KATHY ENTWISTLE: Yeah. Well, what I would say, too, is clearly, the Fed, we think, is priced into these markets. So everything the Fed is doing at this point we think has just been priced in over the last few weeks. And that's where a lot of the sort of slide in the market has come from. And the big question is, will we slide a little bit more? What's happening?
And we're looking at companies and their earnings, and we're in earnings season right now, to determine whether or not we're going to have a little bit more of a pullback in the market or not. And that's based on what they can do going forward, where their opportunities are. And we've been hearing a lot about inflation. If you think about a 7% inflation rate, that's quite significant when you add it to services, and goods, and the price that consumers have to pay for things.
Back in the fall, it was the retail investor that was holding up the market. And now, their sentiments have sort of turned and they're no longer optimistic about where we are right now. So I think we have to think about all of these things. We do think that the quality, again, is going to do better than growth.
We do think that there are some opportunities in the international developed markets to place some money. And we also think that some areas of the market in the US should remain pretty strong or have opportunities, such as energy, industrials, and tech. You also brought up small caps earlier, I believe, or maybe touched on it.
And I would say small caps got slammed last year overall. And we think if you're a long-term investor-- and again, as we see these prices go down-- those are the times to buy. Like, buy on those opportunities if you can get it a little bit lower cost. It's going to pan out really well for you and your future returns on your portfolio and your overall wealth.
ALEXIS CHRISTOFOROUS: I'm so glad you brought up those small caps, Kathy, because I was going to ask you that next. We're looking at an intraday here of the Russell 2000, and on a percentage basis, it's getting killed the most amongst the majors today. It's down more than 2%. I'm wondering what you-- you're pretty bullish, apparently, on the longer term prospects for these smaller cap stocks. But I'm wondering, in an environment of higher interest rates and higher inflation, at least in the short-term, what is that going to do to these small cap companies and their stocks?
KATHY ENTWISTLE: We're definitely going to see volatility through the first half of this year in small caps and other parts of the market.

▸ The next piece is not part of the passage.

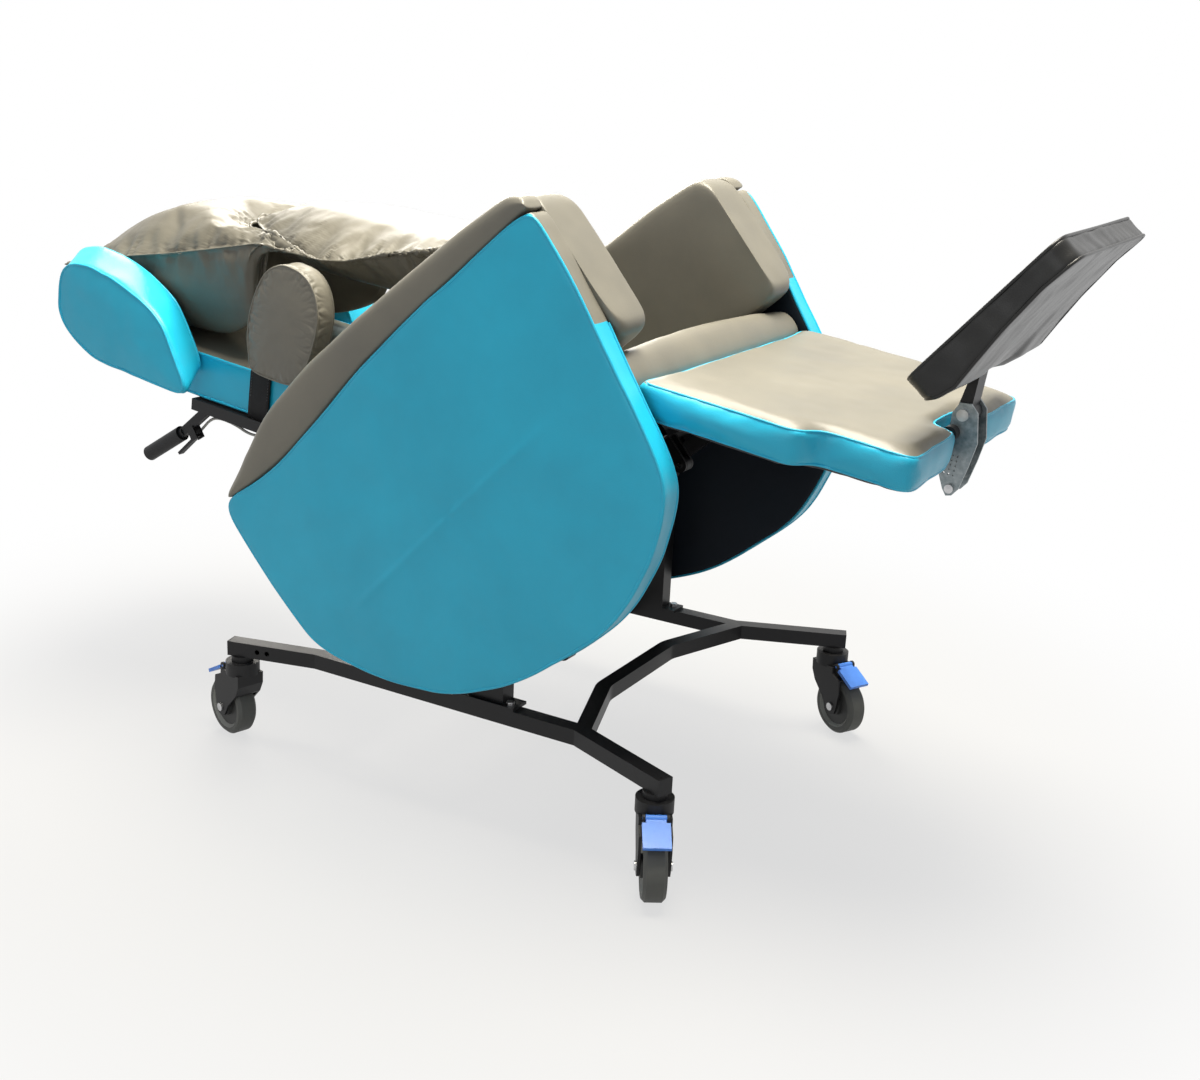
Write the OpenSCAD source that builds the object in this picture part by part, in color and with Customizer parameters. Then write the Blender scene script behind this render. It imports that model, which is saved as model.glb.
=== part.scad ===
// Tilt in space wheelchair, shown fully tilted, reclined and with the legrest raised.
// The front of the chair points along -Y, +Z is up and X is the width.
// Right and left are the occupant's own right (-X) and left (+X).

/* [Posture] */
// Backward tilt of the whole seat about its pivot, degrees
tilt_deg = 40; // [38:1:41]
// Angle of the backrest above the seat frame, degrees
back_deg = 47; // [46:1:50]
// Angle of the legrest below the seat frame, degrees
leg_deg = 48; // [46:1:52]
// Angle of the footplate above the line of the legrest, degrees
foot_deg = 57; // [50:1:66]

/* [Base frame] */
// Side of the square base tube
tube = 25; // [24:1:26]
// Wall of the square base tube
tube_wall = 2; // [1.5:0.5:3]
// Height of the top face of the base above the floor
base_top = 176; // [174:1:182]
// Distance between the middles of the two straight side rails
rail_pitch = 543; // [541:1:546]
// Length of the straight part of a side rail
rail_len = 502; // [490:1:520]
// How far each front leg splays sideways
front_splay = 73.5; // [65:0.5:85]
// How far each front leg reaches forward
front_reach = 182; // [175:1:190]
// How far each rear leg splays sideways
rear_splay = 38.5; // [30:0.5:50]
// How far each rear leg reaches rearward
rear_reach = 154; // [145:1:170]
// How far the front cross tube bows rearward
arch_bow = 58; // [45:1:65]
// Width of the middle of the front cross tube between its bends
arch_mid = 220; // [190:1:240]

/* [Castors] */
// Diameter of a castor wheel
wheel_d = 100; // [98:1:101]
// Width of the tyre
wheel_w = 34; // [30:1:36]
// Distance of the axle behind the swivel axis
castor_trail = 34; // [33:1:35]
// Diameter of the axle
axle_d = 8; // [7:1:10]

/* [Seat] */
// Half width of the seat cushion
seat_half = 292; // [280:1:296]
// Depth of the seat cushion from its front roll to its rear edge
seat_depth = 408; // [404:1:408]
// Height of the pivot of the tilt above the floor
pivot_h = 430; // [428:1:432]
// Thickness of the seat cushion at the top of its front roll
cushion_t = 76; // [72:1:76]
// Extra height of the cushion at its middle
cushion_crown = 14; // [8:1:16]

/* [Side panels] */
// Half of the overall width over the panels
panel_half = 344; // [342:1:350]
// Thickness of a side panel
panel_t = 44; // [40:1:44]
// Gap between the inner faces of the two armrests
arm_gap = 428; // [426:1:434]
// Length of a side panel
panel_len = 766; // [760:1:770]
// Depth of the rounded lower edge below the tilt pivot
panel_drop = 204; // [200:1:208]
// Height of the top of the armrest above the tilt pivot
arm_top = 380; // [376:1:382]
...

And that's what we're looking at, though. Let's use that dislocation or that volatility to our advantage and go in and buy the things that we think are well positioned going forward.

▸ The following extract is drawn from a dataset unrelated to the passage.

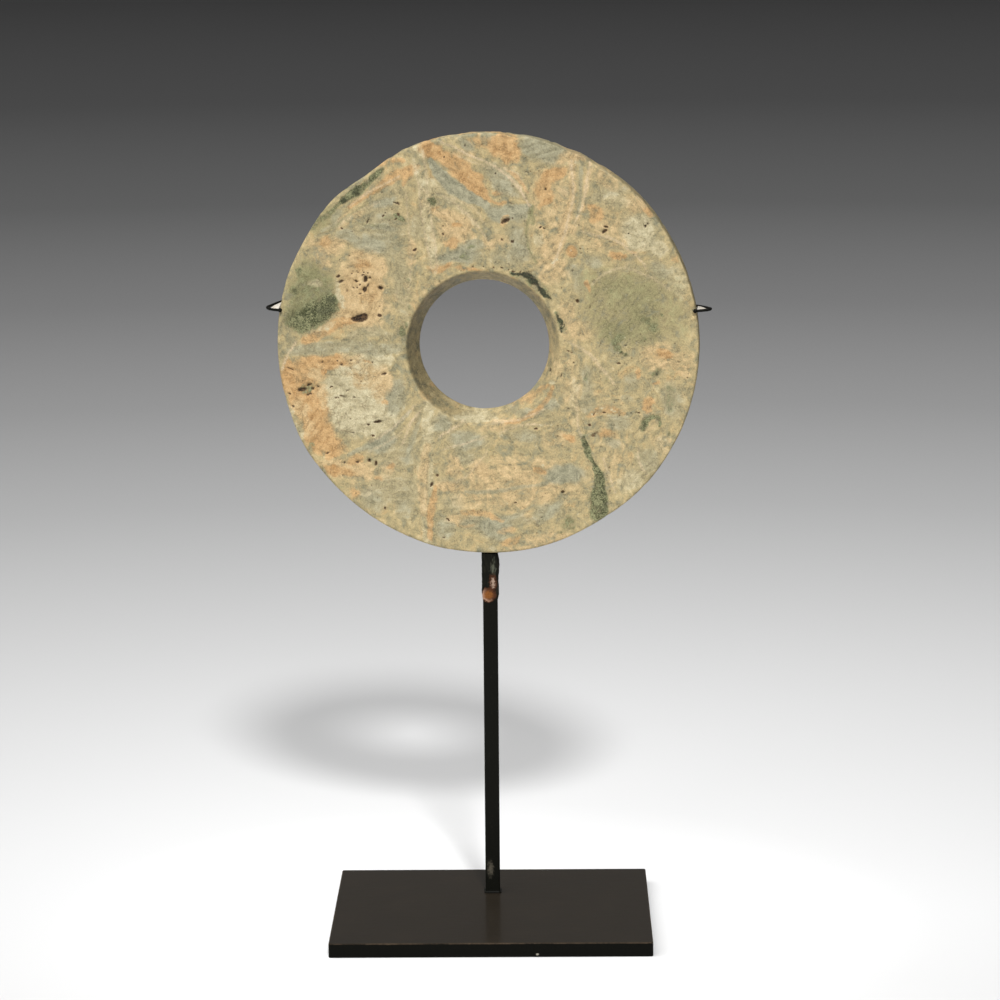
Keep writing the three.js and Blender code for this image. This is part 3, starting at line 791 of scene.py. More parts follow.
PITS: tuple[Patch, ...] = (
    *pits((-55.5, 11, 3.2, 1.7, 12), (-54.3, 12.2, 1.6, 0.8, 0), (-58.3, 10.8, 1.4, 0.8, 15),
          (-53.1, 28.2, 0.9, 1.3), (-53.6, 23.6, 1.3, 1), (-46.7, 24.4, 1.2, 0.9, -25),
          (-51.2, 28.9, 0.7, 0.7), (-57.5, 27.4, 0.6, 0.8, 30), (8.6, 53.8, 2, 0.8, 25),
          (51.5, 49.2, 1.2, 0.7, 40), (-52.6, -52.1, 0.9, 0.7), (-49.7, -53.4, 0.6, 1.2),
          (-48.6, -35, 1.8, 0.55, 12), (-82, -20.7, 2.2, 0.8, 8), (-78.6, -18.4, 1.4, 0.5, 20),
          (-77, -20.2, 0.7, 0.45), (39.8, 18.6, 0.8, 0.8), (32.8, -65.8, 0.9, 0.6), (52.1, 51.2, 0.7, 0.4),
          (69.4, 51.6, 0.7, 0.6, 40), depth=0.7),
    *pits((-55.8, 25.6, 0.35, 0.35), (-52.3, 30.6, 0.5, 0.4), (-56.4, 31.2, 0.6, 0.3),
          (-55.6, 21.8, 0.5, 0.35), (-64, 27.3, 1.6, 0.7, 25), (-54, 31.3, 0.4, 0.35),
          (-56.8, 24.4, 0.35, 0.35), (-52.4, 24.6, 0.4, 0.4), (-53.9, 21.6, 0.4, 0.35),
          (-59.2, 30.6, 0.3, 0.3), (-65, 29.4, 0.9, 0.5), (-47.2, 12.3, 1.1, 0.6),
          (-39, 61.4, 1.6, 0.5, -20), (-60, 38.6, 0.5, 0.5), (-54.4, 29.8, 0.6, 0.4),
          (-58.6, 24.6, 0.5, 0.4), (-51.9, 25.6, 0.5, 0.5), (-61.5, 23, 0.5, 0.5), (-47.2, 16, 0.4, 0.4),
          (-51.6, 53.8, 0.5, 1.5, -20), (-38.5, 56.5, 0.8, 0.6, -40), (-39.8, 54.3, 0.5, 0.4),
          (-42, 54, 0.4, 0.4), (-43.8, 57.2, 0.4, 0.4), (-41, 58.8, 0.3, 0.3), (-45, 56, 0.35, 0.35),
          (-38.4, 43, 0.4, 0.7), (-31.3, 41, 1.2, 0.4, 30), (-18, 81.6, 0.6, 0.4), (-19, 48, 0.5, 0.6),
          (-9, 86.4, 0.5, 0.4), (-63, 50.6, 0.5, 0.4), (7, 45.6, 0.7, 0.35, -20),
          (11.4, 44.7, 0.9, 0.5, 30), (11.6, 54.6, 0.5, 0.4), (4.4, 74.4, 0.6, 0.3, 30),
          (10.6, 61.5, 1, 0.3), (18.2, 75.1, 1.5, 0.4), (18.4, 73.3, 0.6, 0.3), (26, 67.5, 0.5, 0.5),
          (23.6, 51.1, 0.6, 0.5), (25.2, 50.4, 0.6, 0.35), (41.2, 39.5, 0.6, 0.4), (38.4, 38, 0.5, 0.3),
          (41, 41.6, 0.4, 0.3), (40.8, 4.4, 0.7, 0.4, -40), (70.2, 52.4, 0.4, 0.6), (45.2, 16, 0.5, 0.4),
          (20.6, 31.8, 0.6, 0.3), (62.3, 48.2, 0.5, 0.3), (37.8, 32, 0.6, 0.3), (-52.6, -36.3, 0.9, 0.4),
          (-60.3, -39.9, 1.1, 0.45), (-51, -41.2, 1, 0.4, 10), (-45.6, -13.4, 1.3, 0.45, 15),
          (-69, -19.6, 0.8, 0.4), (-63.6, -23.8, 1.8, 0.35, -12), (-66.6, -24.3, 0.8, 0.3),
          (-60.2, -7.6, 0.6, 0.5), (-64.4, -9.4, 0.7, 0.5, 40), (-66, -8, 0.5, 0.4), (-60.6, -11, 0.5, 0.3),
          (-87, -11.6, 1.8, 0.45, -20), (-58, -53, 0.9, 0.5), (-72.8, -8.4, 0.7, 0.6),
          (-25.1, -62.8, 0.45, 1.4, -22), (-22.6, -58.7, 0.6, 0.5), (-45.7, -73.6, 0.6, 0.4),
          (-18, -78.4, 0.9, 0.4, -30), (-24.3, -85.4, 0.4, 0.3), (-20.2, -86.6, 0.6, 0.3),
          (-79, -22.8, 1.4, 0.6, 30), (-75, -19.4, 0.8, 0.5), (-50.5, -8.4, 0.8, 0.25),
          (-56, -14.4, 0.7, 0.25), (-59, -24, 0.8, 0.25, -30), (-62, -21.2, 1.1, 0.25, 20),
          (-56, -17, 0.9, 0.22), (-54, -30, 0.5, 0.22), (-87.5, -22.5, 0.6, 0.5), (-86, -28, 0.5, 0.5, 30),
          (-71, -49, 0.8, 0.4), (-63.8, -53.2, 0.9, 0.3), (33.4, -67.4, 0.9, 0.3), (23.3, -77.2, 0.6, 0.5),
          (22, -79.1, 0.5, 0.4), (22, -81, 0.4, 0.4), (51, -30.6, 0.7, 0.4), (58, -31.4, 0.5, 0.3),
          (63, -30.6, 0.5, 0.3), (35.4, -29, 0.7, 0.3), (21.4, -37.6, 0.7, 0.4),
          (46.6, -31.1, 0.6, 0.3, 30), (32.2, -14, 0.4, 0.9, -20), (36, -3.6, 1.8, 0.25),
          (38, -8.4, 1, 0.25, 40), (57.6, -8.6, 0.8, 0.4), (66, -30.4, 0.6, 0.4), (44.6, -36, 0.5, 0.6),
          (-6, 33.6, 0.5, 0.3), (-1.6, 33.8, 0.6, 0.3), (3, 33.4, 0.5, 0.35), (6.6, 33, 0.7, 0.35),
          (9.4, 32.4, 0.6, 0.4), (12, 31.6, 0.8, 0.4), (14.6, 31.4, 0.5, 0.4), (60.6, -1, 0.6, 0.4),
          (84, -8, 0.9, 0.2), (87, -14.6, 0.9, 0.2), (53.6, -54.6, 0.3, 0.8), (12, -70.8, 0.5, 0.3),
          depth=0.3, amount=0.85),
)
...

We also have been talking about and still believe going into this year, 2022, we're already one month in, stock selection is going to make a difference. So we do want to be positioned where we're actually investing in stocks for the most part versus indices. I mean, indices are always great and it's good to have them as part of the portfolio, but it's going to be the individual companies and how they manage their supply chain, and their digital transformation, and how much they've been able to accelerate or pivot towards the future, and what their product outlook looks like, and so forth.
So it's about those opportunities and just taking advantage of them when the markets get hit a little bit like they're getting hit today. If you look at small caps last year, double-digit losses. And a lot of them got hit quite poorly last year or quite badly last year. And it's time to buy some of those companies that are on sale and the PEs are quite low.
ALEXIS CHRISTOFOROUS: That they are. I would imagine you're overweight US equities, but you tell me. And also with a lot of the uncertainty around this potential conflict between Russia, and Ukraine, and NATO, what are you looking at in terms of European markets right now?
KATHY ENTWISTLE: Yeah. Well, European markets-- basically European markets, we like Japan-- just the typical Asian markets as well. I would say any time we see something like what's going on with Russia and Ukraine, again, the market doesn't like uncertainty. So that's usually where you see some of the volatility and some of the downdrafts in the market.
And if you have a plan or you have an idea of where you want to be in the markets when those areas of the market fall, that's when you go in and buy. And that's where you get the best opportunity. It's a very easy way to upgrade your portfolio and add a little extra return for yourself just by making these very simple moves.
ALEXIS CHRISTOFOROUS: All right, Kathy Entwistle, Morgan Stanley's Managing Director, thanks for joining us here on the stream.